Metadata filtering is the process of restricting retrieval results to documents that match specific structured attributes — such as document type, publication date, jurisdiction, authority level, or language — before or during similarity search. Rather than relying solely on semantic relevance, metadata filtering applies hard constraints that ensure results meet contextual requirements. In Belgian tax law, this means a query about current Walloon registration duties only returns Walloon regional legislation that is currently in force, not expired federal provisions or Flemish equivalents.

Why it matters

  • Jurisdictional precision — Belgium’s three regions and federal level each have distinct tax rules; metadata filtering prevents the system from returning legislation from the wrong jurisdiction
  • Temporal accuracy — tax law changes frequently; filtering by date ensures the system returns the version of a provision that was in force at the relevant time, not a repealed predecessor
  • Authority ranking — filtering by document type (legislation, circular, ruling, parliamentary question) allows the system to prioritise binding sources over interpretive guidance when appropriate
  • Noise reduction — without metadata filtering, semantic search may return topically relevant but practically irrelevant documents, such as draft proposals, foreign legislation, or superseded provisions

How it works

Metadata filtering operates within the retrieval pipeline, typically at one of two points:

Pre-filtering narrows the search space before similarity search runs. The vector database receives both the query vector and metadata constraints, and only searches within the subset of documents that match the constraints. This is efficient because it reduces the number of vectors to compare, but it can miss relevant documents if the filters are too restrictive.

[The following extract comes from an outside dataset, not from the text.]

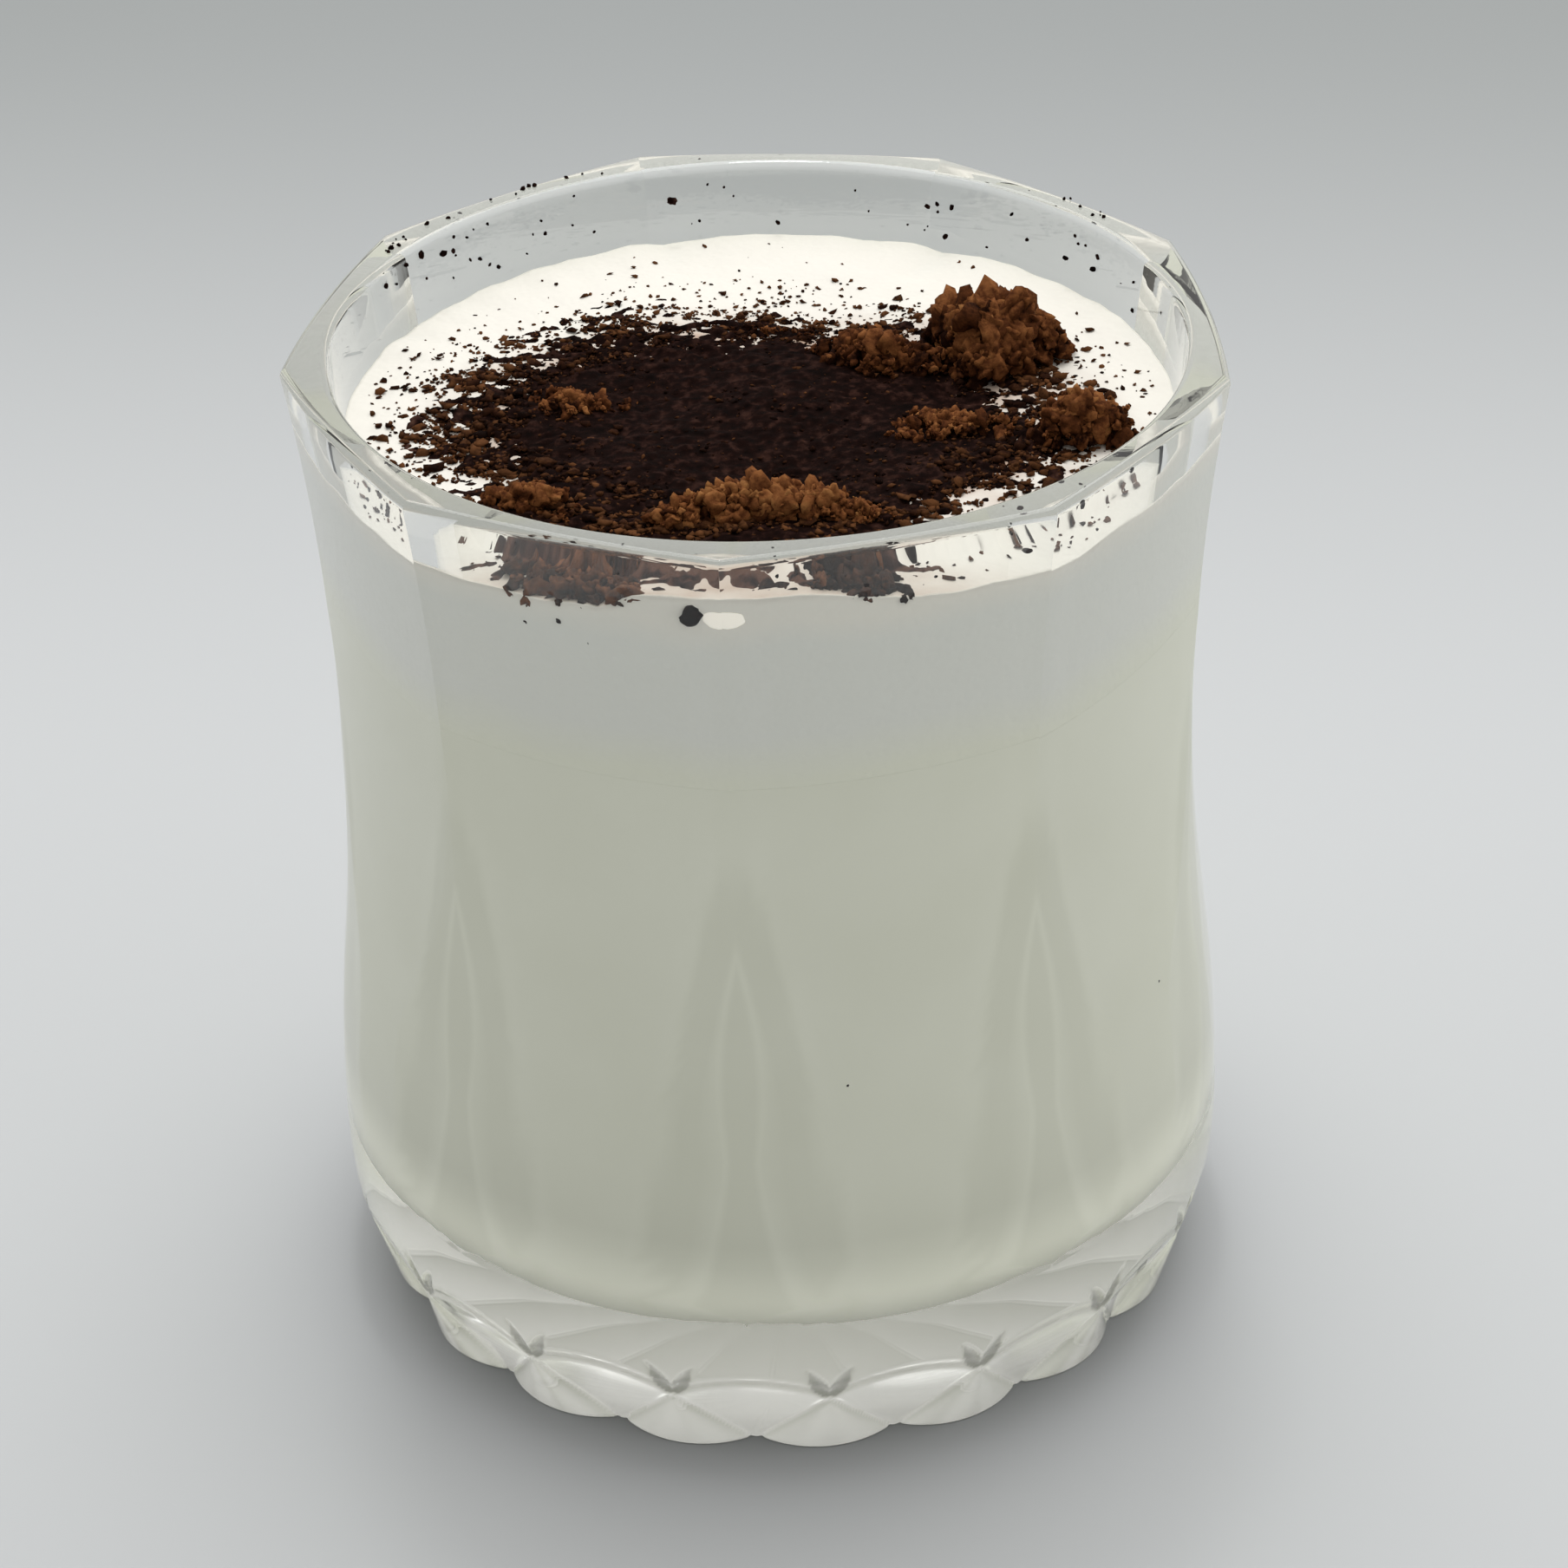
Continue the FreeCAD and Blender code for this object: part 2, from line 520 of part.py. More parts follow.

Post-filtering runs the full similarity search first and then removes results that do not match metadata constraints. This ensures no semantically relevant documents are missed by overly narrow filters, but it can be wasteful — many retrieved candidates may be discarded after scoring.

Most production systems use a combination. Common filter types in legal AI include:

  • Date range — only documents published between specific dates, or documents in force on a specific date
  • Jurisdiction — federal, Flemish, Walloon, Brussels-Capital, or German-speaking Community
  • Document type — law, royal decree, ministerial decree, circular, administrative ruling, court decision, parliamentary question
  • Authority level — constitutional provisions, primary legislation, secondary legislation, administrative guidance
  • Language — Dutch, French, or German version of the text

Metadata filtering depends on accurate, complete metadata at indexing time. If a document is not tagged with the correct jurisdiction or publication date, no filter will find or exclude it correctly. This makes metadata enrichment during document ingestion a critical prerequisite.

Common questions

Q: Can metadata filters be too strict?

A: Yes. Over-filtering can exclude relevant results — for example, filtering strictly by “Flemish” jurisdiction would miss federal legislation that applies uniformly across all regions. Smart defaults and filter relaxation (broadening filters when too few results are returned) help prevent this.

Q: How does metadata filtering interact with semantic search?

A: They are complementary. Semantic search finds documents that are about the right topic; metadata filtering ensures they are from the right jurisdiction, time period, and authority level. Neither alone is sufficient for legal research — combining both produces accurate, contextually appropriate results.

References

Yong Rui et al. (1999), “Image Retrieval: Current Techniques, Promising Directions, and Open Issues”, Journal of Visual Communication and Image Representation.

Qin Lv et al. (2004), “Image similarity search with compact data structures”, .

Siddharth Gollapudi et al. (2023), “Filtered-DiskANN: Graph Algorithms for Approximate Nearest Neighbor Search with Filters”, .